I considered making one skill with a flag, but two separate skills is clearer. When I type /implement-jira-card, I know I'm starting from a ticket. When I type /implement-change, I know I'm describing the work myself. The intent is obvious from the command.
The Feedback Checkpoints
Count the checkpoints in a single skill run:
- Scope the target (legacy, SPA, or both)
- Requirements review
- Implementation plan review
- Test descriptions review
- Implementation review
- Diff review
- Code review findings — which to address
- Refactoring suggestions — which to address
Eight checkpoints. Eight moments where I'm on-the-loop: reviewing output, giving direction, and making judgment calls. Between those checkpoints, the agent operates autonomously. It writes code, runs tests, fixes failures, manages git, and creates PRs without asking.
This is the on-the-loop workflow from post 7, made concrete and repeatable. I'm not directing input. I'm reviewing output at predetermined checkpoints.
What the Skills Don't Do
The skills don't replace judgment. They automate ceremony.
I still decide what to build. I still decide which layer it belongs in. I still review test descriptions to make sure they capture the right behavior. I still read the diff. I still choose which code review findings matter.
The skills handle the sequence: read the ticket, write tests first, implement, run checks, commit, push, create PR, watch CI, review, refactor. That sequence is the same every time. It doesn't need my attention. The judgment calls at each checkpoint do.
Building Your Own
If you want to build skills for your project:
- Start by noticing repetition. What instructions do you give the agent every session? That's your first skill.

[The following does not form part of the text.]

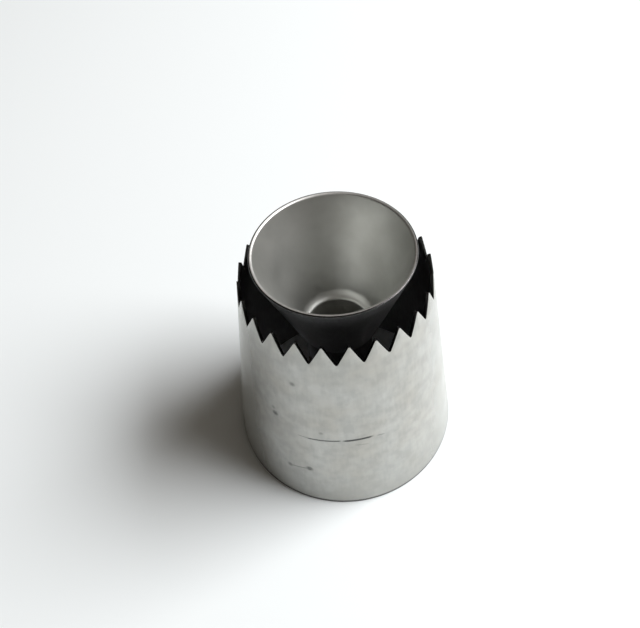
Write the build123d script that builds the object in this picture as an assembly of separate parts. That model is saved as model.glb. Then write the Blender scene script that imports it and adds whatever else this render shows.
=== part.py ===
from build123d import *

import os
from math import acos, atan2, cos, pi, sin

# A ring nozzle for a piping bag, all of stainless steel sheet and wire. Dough is pressed in at the
# wide base, parts round the closed neck of the inner funnel, passes between the struts and leaves
# as a fluted ring between the funnel and the toothed crown.
# Lengths are in millimetres. The origin is the centre of the base, in the plane that it stands on,
# +Z points up to the crown and -Y is the front.

# Outer shell, a straight tapered tube
base_diameter = 50.0
crown_diameter = 36.0
crown_height = 50.0
shell_wall = 0.6

# Teeth of the crown, measured on its outside
tooth_count = 24
tooth_depth = 4.3
tooth_tip_land = 0.3
notch_root_radius = 0.25

# Inner funnel, measured on its outside
rim_diameter = 30.5
rim_height = 55.0
funnel_wall = 0.7
shoulder_diameter = 16.4
shoulder_rise = 1.4
neck_diameter = 13.6
neck_top_height = 33.1
neck_length = 15.0

# Wire struts between neck and shell, the first at the rear and the others spaced evenly
strut_names = ("rear", "left", "right")
strut_diameter = 2.0
strut_height_share = 0.35
weld_leg = 0.8

# Length by which each cut or trimmed blank runs past what trims it
overrun = 2.0

# Sizes that follow from those above
base_radius = base_diameter / 2
crown_radius = crown_diameter / 2
shell_taper = atan2(base_radius - crown_radius, crown_height)
shell_wall_across = shell_wall / cos(shell_taper)
neck_radius = neck_diameter / 2
neck_bottom_height = neck_top_height - neck_length
strut_radius = strut_diameter / 2
strut_height = neck_bottom_height + neck_length * strut_height_share


def shell_inner_radius(height):
    """Radius of the shell's inner wall at a height above the base."""
    narrowing = (base_radius - crown_radius) * height / crown_height
    return base_radius - shell_wall_across - narrowing


def touch_point(point, centre, radius):
    """Where a straight line from the point touches a circle, anticlockwise of the point's side."""
    reach = point - centre
    angle = atan2(reach.Y, reach.X) + acos(radius / reach.length)
    return centre + Vector(cos(angle), sin(angle)) * radius


def notch_punch():
    """Blank of one notch, at the front, with straight flanks that run into a rounded root."""
    tip_pitch = pi * crown_diameter / tooth_count
    half_width = (tip_pitch - tooth_tip_land) / 2
    root_height = crown_height - tooth_depth
    root_centre = Vector(0, root_height + notch_root_radius)
    punch_top = crown_height + overrun
    touch = touch_point(Vector(-half_width, crown_height), root_centre, notch_root_radius)
    with BuildPart() as punch:
        with BuildSketch(Plane.XZ):
            with BuildLine():
                ThreePointArc(touch, (0, root_height), (-touch.X, touch.Y))
                Polyline(
                    touch,
                    (-half_width, crown_height),
                    (-half_width, punch_top),
                    (half_width, punch_top),
                    (half_width, crown_height),
                    (-touch.X, touch.Y),
                )
            make_face()
        extrude(amount=base_radius)
    return punch.part


def outer_shell():
    """Tapered tube turned from its wall section, with a notch punched between each two teeth."""
    with BuildPart() as shell:
        with BuildSketch(Plane.XZ):
            with BuildLine():
                Polyline(
                    (base_radius, 0),
                    (crown_radius, crown_height),
                    (crown_radius - shell_wall_across, crown_height),
                    (base_radius - shell_wall_across, 0),
                    close=True,
                )
            make_face()
        revolve(axis=Axis.Z)
        with PolarLocations(0, tooth_count):
            add(notch_punch(), mode=Mode.SUBTRACT)
    return shell.part


def inner_funnel():
    """Drawn sheet, from the rim down: cone, sloped shoulder, straight neck and flat closed end.

    The outside is drawn first, the hollow is the same outline one wall further in, and both are
    trimmed level at the rim.
    """
    rim = Vector(rim_diameter / 2, rim_height)
    shoulder = Vector(shoulder_diameter / 2, neck_top_height + shoulder_rise)
    past_trim = overrun + funnel_wall
    blank_top = rim + (rim - shoulder).normalized() * past_trim
    with BuildPart() as funnel:
        with BuildSketch(Plane.XZ):
            with BuildLine():
                Polyline(
                    blank_top,
                    shoulder,
                    (neck_radius, neck_top_height),
                    (neck_radius, neck_bottom_height),
                    (-past_trim, neck_bottom_height),
                    (-past_trim, blank_top.Y),
                    close=True,
                )
            make_face()
            offset(amount=-funnel_wall, kind=Kind.INTERSECTION, mode=Mode.SUBTRACT)
            Rectangle(rim_diameter, rim_height, align=(Align.MIN, Align.MIN), mode=Mode.INTERSECT)
        revolve(axis=Axis.Z)
    return funnel.part


def dough_way():
    """Ring of space between neck and shell, whose two walls trim the struts and the welds."""
    on_base = (Align.CENTER, Align.CENTER, Align.MIN)
    with BuildPart() as way:
        Cone(shell_inner_radius(0), shell_inner_radius(crown_height), crown_height, align=on_base)
        Cylinder(neck_radius, crown_height, align=on_base, mode=Mode.SUBTRACT)
    return way.part


def strut_blank():
    """Round wire from the nozzle's axis out through the rear of the shell, before it is trimmed."""
    with BuildPart() as blank:
        with BuildSketch(Plane.XZ):
            with Locations((0, strut_height)):
                Circle(strut_radius)
        extrude(amount=-base_radius)
    return blank.part


def weld_blank(wall_radius, outward):
    """Straight-sided fillet of weld metal round the wire, before the wall at this radius trims it.

    It thins away from the wall, outwards from the neck (1) or inwards from the shell (-1).
    """
    blank_length = weld_leg + overrun
    thin_y = wall_radius + outward * weld_leg
    buried_y = thin_y - outward * blank_length
    with BuildPart() as blank:
        with BuildSketch(Plane.YZ):
            with BuildLine():
                Polyline(
                    (thin_y, strut_height),
                    (thin_y, strut_height + strut_radius),
                    (buried_y, strut_height + strut_radius + blank_length),
                    (buried_y, strut_height),
                    close=True,
                )
            make_face()
        revolve(axis=Axis((0, 0, strut_height), (0, 1, 0)))
    return blank.part


def around(piece):
    """Copies of a rear piece, one for each strut."""
    step = 360 / len(strut_names)
    return [Rot(Z=step * turn) * piece for turn in range(len(strut_names))]


way = dough_way()
wire = strut_blank()
strut = wire & way
neck_weld = (weld_blank(neck_radius, 1) - wire) & way
shell_weld = (weld_blank(shell_inner_radius(strut_height), -1) - wire) & way

pieces = {
    "outer_shell": [outer_shell()],
    "inner_funnel": [inner_funnel()],
    "neck_welds": around(neck_weld),
    "shell_welds": around(shell_weld),
}
for strut_name, placed_strut in zip(strut_names, around(strut)):
    pieces[strut_name + "_strut"] = [placed_strut]

os.makedirs("parts", exist_ok=True)
for node, shapes in pieces.items():
    solids = [solid for shape in shapes for solid in shape.solids()]
    export_step(Compound(solids), "parts/" + node + ".step")
    print(node, len(solids), "solids")
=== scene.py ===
from math import acos, atan2, cos, hypot, pi, radians, sin, sqrt

import bpy
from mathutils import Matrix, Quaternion, Vector


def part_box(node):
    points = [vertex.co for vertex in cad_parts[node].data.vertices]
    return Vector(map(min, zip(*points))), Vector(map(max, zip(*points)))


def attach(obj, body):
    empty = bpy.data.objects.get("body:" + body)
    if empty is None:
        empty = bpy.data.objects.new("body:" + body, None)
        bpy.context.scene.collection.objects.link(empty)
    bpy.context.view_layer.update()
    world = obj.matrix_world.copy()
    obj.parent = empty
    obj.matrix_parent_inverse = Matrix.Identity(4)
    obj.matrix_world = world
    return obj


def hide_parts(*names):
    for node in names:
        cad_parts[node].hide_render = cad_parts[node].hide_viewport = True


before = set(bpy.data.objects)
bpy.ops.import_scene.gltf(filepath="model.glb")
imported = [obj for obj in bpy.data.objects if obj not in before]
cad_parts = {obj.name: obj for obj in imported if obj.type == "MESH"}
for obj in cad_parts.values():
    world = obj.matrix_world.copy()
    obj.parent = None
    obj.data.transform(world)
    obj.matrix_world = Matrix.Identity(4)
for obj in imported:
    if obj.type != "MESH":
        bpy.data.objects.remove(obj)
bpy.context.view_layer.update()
bpy.ops.object.select_all(action="DESELECT")

# Outer shell. A sheet of stainless steel is drawn to a straight taper and trimmed at both ends, and
# the notches between the 24 teeth of its crown are punched out. Tumbling leaves it satin outside
# and breaks its cut edges. The inside is given a darker steel colour and the cut edges a near-black
# one, both as painted shade, and the foot of the base a painted contact shadow.
base_radius = 0.025
crown_radius = 0.018
crown_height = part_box("outer_shell")[1].z
shell_wall = 0.0006
shell_trim = 0.001
tooth_count = 24
tooth_depth = 0.0043
tooth_tip_land = 0.0003
notch_root_radius = 0.00025
columns_per_tooth = 64
crown_edge_round = 0.00004
crown_edge_steps = 2
base_edge_round = 0.0003
base_edge_steps = 4
plain_below_teeth = 0.0008
shell_narrowing = (base_radius - crown_radius) / crown_height


def touch_point(point, centre, radius, side):
    """Where a line from the point touches a circle, anticlockwise (1) or clockwise (-1) of it."""
    reach = Vector(point) - Vector(centre)
    angle = atan2(reach.y, reach.x) + side * acos(radius / reach.length)
    return Vector(centre) + Vector((cos(angle), sin(angle))) * radius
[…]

- Define the phases. What's the sequence? Where are the checkpoints?
- Build in the harness feedback loop. Every checkpoint should have the rule: if feedback is about patterns, update the harness first, then re-apply.
- Make TDD structural. Tests before implementation. Not as guidance, but as a phase that must complete before the next phase starts.
- Include self-review. Have the agent audit its own work before you see it.
- Keep it simple. A Markdown file. Plain English. No tooling.
The skill doesn't need to be clever. It needs to be consistent. The value isn't in any single phase; it's in the guarantee that all eight phases happen, in order, every time.
The Takeaway
Custom skills are the on-the-loop workflow made executable:
- Codify your workflow, not just your patterns. The harness tells the agent how to write code. Skills tell it when to write code, when to test, when to ask for feedback.
- Every feedback checkpoint is a harness improvement opportunity. The skill enforces this. Corrections become rules before they become code.
- TDD as a phase, not a preference. The skill makes it structural. Tests come first because that's what Phase 4 says.
- Separate the ceremony from the judgment. Automate the sequence. Keep the checkpoints.
- Two skills cover most work. Jira ticket or ad-hoc description. Everything else is the same workflow.
The skills turned a workflow I was repeating from memory into a workflow the system enforces. Same eight phases. Same checkpoints. Same harness feedback loop. Every time, without fail.
That's not a minor convenience. That's the difference between a process that depends on discipline and a process that depends on structure. Structure scales. Discipline doesn't.